I'd have to draw up another test case, to see whether mixing and matching roughness values (and NOT mixing and matching Metalness) also produces the astonishing results... I THINK it did, but I'm not 100% sure now. (I.e., having all materials set to gloss 1, except for one, set to gloss 0.2, may cause all materials that come after that 0.2 to also adopt the value of 0.2, meaning a whole lot of objects that were actually assigned a 1.0 in Blender, are exported with 0.2) |
Hi Dan, Re: the PBR check-box, we sort of already have that - the normal metalness check-box on your material. In the proposed fix, if these are on, everything works, if they're off, it's completely compatible, and if you mix and match we flag your materials as not making a ton of sense. |
Mixing and matching materials isn't something that always happens on purpose. You sometimes import or copy-and-paste a mesh from a different project, or you have different materials assigned to night lighting variables. My point is, if you can't mix and match metalness, you shouldn't be setting metalness on a per-material basis, no matter if you get flagged for doing so, it would make more sense to set metalness on a per-layer basis, as the entire layer will be exported as an object that either has or doesn't have the Metalness attribute. It'd be better to change it so that metalness is NOT controlled in the materials, but rather, in the layers. |
From a conversation with Ben (cleaned up): "While it is true that it is better to put data where it can't be duplicated than allow it to be duplicated with error messages, we've already done this for having the texture be on the material. This was chosen to match Blender's semantics rather than create our own." In designing XPlane2Blender's interface and workflow there is a sliding scale between What We Like and How Blender Works. For instance, we could have made our Bone system out of checkboxes and empties, our own lamp system out of checkboxes and empties, our own material system out of textfields and checkboxes and inputs, and etc, but that would have been really confusing for people learning and using it. On the otherhand extending Blender only when perfectly natural would stop us from building new features or create oddities like our current predicament here. This is a design decision, which is better than a bike shed discussion but not as easy to solve.
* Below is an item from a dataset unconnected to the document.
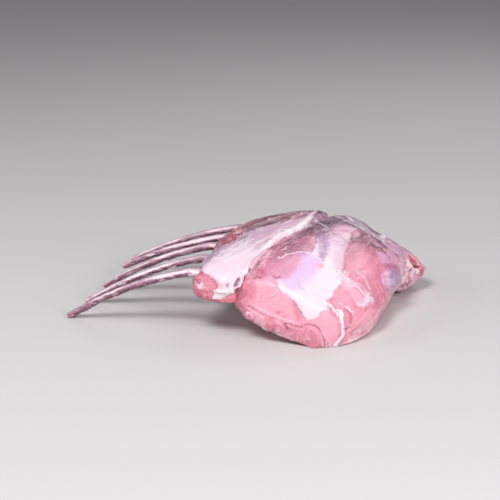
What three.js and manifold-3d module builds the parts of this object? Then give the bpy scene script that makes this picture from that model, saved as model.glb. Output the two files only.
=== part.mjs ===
// Rack of veal: a boned loin with five scraped rib bones, lying on its underside.
// Millimetres, +Z up. The rack's length runs along Y, its chine side faces +X, and the
// rib bones reach towards -X and curve down to the surface that it lies on.
// The muscles are laid out by three distances: "across" from the chine edge towards the
// rib tips, "station" along the rack from its near end, and height.

import * as THREE from 'three';
import { mergeVertices } from 'three/addons/utils/BufferGeometryUtils.js';
import Module from 'manifold-3d';

const wasm = await Module();
wasm.setup();

const { clamp, degToRad, lerp } = THREE.MathUtils;

// Whole rack
const ribLean = degToRad(9.5); // the ribs lean this far off square to the length
const touchGap = 0.3; // clearance kept between pieces that touch
const farAway = 400; // beyond the rack on every side

// Arched hollow of the rib cage under the rack, which rises from one place across to another.
// The flat edge that the rack rests on, on its chine side, widens towards the far end.
const hollow = {
  from: [10, 12, 18, 28, 30], to: 140, height: 37, stations: [-50, 290], steps: 7, riseSteps: 12,
};

// Each muscle is a closed lobe with superellipse sections. The values in a list are spread
// evenly along its length, from the near end to the far end, and tilt lifts its rib side.
const loin = {
  near: -2, far: 233, rings: 20, sides: 34, nearBluntness: 6, farBluntness: 4, squareness: 3,
  nearSlope: 0.22,
  across: [52, 51, 50, 54, 58],
  height: [31, 34, 37, 38, 37],
  halfWidth: [68, 67, 61, 55, 48],
  halfHeight: [31, 36, 40, 42, 41],
  tilt: [21, 22, 23, 27, 32],
};
const chineTip = {
  near: 150, far: 242, rings: 9, sides: 16, nearBluntness: 2, farBluntness: 2.6, squareness: 2.2,
  nearSlope: 0,
  across: [26, 22, 18, 16, 18],
  height: [28, 28, 28, 28, 25],
  halfWidth: [16, 20, 23, 23, 20],
  halfHeight: [18, 21, 24, 22, 19],
  tilt: [0, 0, 0, 0, 0],
};
const flap = {
  near: -6, far: 230, rings: 18, sides: 26, nearBluntness: 6, farBluntness: 4, squareness: 2.9,
  nearSlope: 0,
  across: [125, 124, 132, 139, 142],
  height: [50, 54, 58, 59, 59],
  halfWidth: [31, 36, 50, 54, 54],
  halfHeight: [19, 21, 23, 24, 23],
  tilt: [2, -2, -8, -12, -14],
};
const lining = {
  near: -6, far: 230, rings: 12, sides: 16, nearBluntness: 7, farBluntness: 4, squareness: 2.2,
  nearSlope: 0,
  across: [62, 62, 64, 66, 66],
  height: [16, 15, 14, 13, 12],
  halfWidth: [41, 45, 45, 44, 44],
  halfHeight: [13, 12, 12, 11, 10],
  tilt: [16, 18, 18, 18, 18],
};
const smallMuscle = {
  near: -8, far: 150, rings: 10, sides: 14, nearBluntness: 6, farBluntness: 1.6, squareness: 2.2,
  nearSlope: 0,
  across: [25, 26, 27, 28, 28],
  height: [9, 8, 7, 6, 5],
  halfWidth: [13, 12, 12, 10, 8],
  halfHeight: [12, 11, 10, 8, 6],
  tilt: [0, 0, 0, 0, 0],
};

// Fat seam that runs down through the loin from end to end, between the eye and the chine
// muscle. It stands upright in the middle, and curls towards the ribs above and below.
const seam = {
  thickness: 3, stations: [-30, 260], steps: 14, rise: [-8, 112], riseSteps: 12,
  across: [-5, -4, 0, 7, 12, 15], uprightFrom: 14, uprightTo: 20,
  curlAbove: [0.034, 0.015, 0.0112, 0.0102, 0.0104, 0.011], curlBelow: 0.045,
};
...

It is fortunately not a technical challenge. |
Before continuing with talks about design decisions in another bug report: is there still a bug here? It appears that the resolution was that multiple materials were being used in the same layer with different metalness attributes, so not a bug, just not enough error reporting and potentially a wrong design decision. |
And so it shall be for v4.1.0-alpha! Thank you for filing this bug and reminding me about it! |
When exporting a layer filled with meshes that have a common material with a specular intensity of "1", and among these meshes is one that's got a material with a specular intensity of "0", many exported objects end up losing their specularity.
Expected result: only the objects with a material of specular intensity "0" should have an ATTR_shiny_rat of 0, and all other objects should retain their specular intensity of "1".
Actual result: even ONE object with a different specular intensity can screw up all other objects. That breaks WYSIWYG, as an object whose material is set properly in Blender may end up exported with a wrong shininess value, if another material is preset that trips the "ATTR_shiny_rat" attribute.